8. The matter may be looked at from another point of view. It is not denied that at an early stage of proceedings before the arbitrator an objection was taken to the representation by the union. That objection was rejected by the arbitrator. The petitioner did not withdraw from the proceedings but continued to take part in the proceedings. The proceedings before the arbitrator terminated very long after the rejection of the objection made by the petitioner. From this it follows that the petitioner took the chance of a favourable decision by the arbitrator in his favour despite his objection regarding the representation of the workmen by the union having been dismissed. The petitioner came to this Court only after the decision of the arbitrator had gone against it. We are of the view that in such a situation the petitioner is disentitled to any relief. In a sense he waived his objection or acquiesced in the proceedings before the arbitrator. This principle has been laid down in Kailash Nath Halwai v. The Registrar, Co-operative Society, Uttar Pradesh and Ors. 1960 A.L.J.R. 20.

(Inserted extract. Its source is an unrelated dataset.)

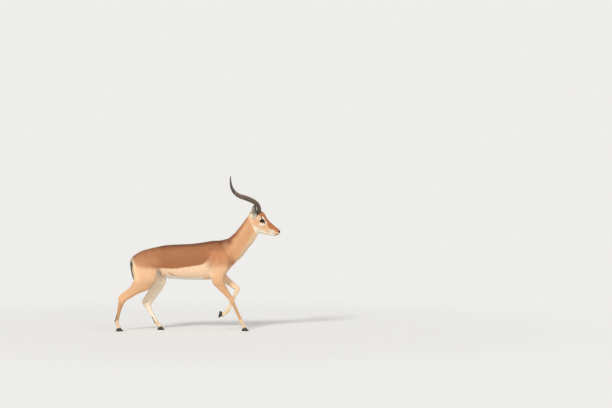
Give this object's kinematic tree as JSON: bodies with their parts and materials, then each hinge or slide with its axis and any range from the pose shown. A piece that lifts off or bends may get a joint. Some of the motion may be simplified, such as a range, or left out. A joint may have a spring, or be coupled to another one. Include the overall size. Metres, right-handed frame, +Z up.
{
  "type": "impala ram",
  "caption": "Life-size still impala ram with lyre horns, in a slow canter: three feet on the floor and the left forefoot lifted.",
  "frame": {"origin": "on the floor, under the middle of the bounding box", "axes": "+X towards the nose, +Y the animal's left, +Z up"},
  "size_m": [1.5738, 0.3244, 1.4705],
  "materials": {
    "saddle_coat": "short red-brown hair",
    "leg_coat": "short fawn hair",
    "face_coat": "very short tan hair",
    "ear_coat": "thin hair, pale inside",
    "tail_hair": "longer white hair with a dark middle stripe",
    "horn": "dull ringed horn",
    "hoof": "smooth black horn",
    "eye": "wet dark eye"
  },
  "bodies": {
    "root": {"head": "face_coat", "neck": "saddle_coat", "trunk": "saddle_coat", "tail": "tail_hair", "ear_left": "ear_coat", "ear_right": "ear_coat", "foreleg_left": "leg_coat", "foreleg_right": "leg_coat", "hindleg_left": "leg_coat", "hindleg_right": "leg_coat", "eye_left": "eye", "horn_left": "horn", "eye_right": "eye", "horn_right": "horn", "hoof_foreleg_left_inner": "hoof", "hoof_foreleg_left_outer": "hoof", "hoof_foreleg_right_inner": "hoof", "hoof_foreleg_right_outer": "hoof", "hoof_hindleg_left_inner": "hoof", "hoof_hindleg_left_outer": "hoof", "hoof_hindleg_right_inner": "hoof", "hoof_hindleg_right_outer": "hoof"}
  },
  "joints": []
}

9. Sri S.N. Kacker, learned Counsel for the petitioner, states that according to the case of the petitioner, the arbitrator did not reject the petitioner's objection regarding representation by the union then and there but only when he came to make the award. It is admitted by Sri Kacker that this position is contested on behalf of the respondents. According to the respondents the representation was rejected soon after it was made. This is a disputed question of fact and it is not possible for us to go into it. We can only proceed upon what has been stated on behalf of the respondents in this matter or not at all.
10. For ail these reasons, we reject this Special Appeal summarily.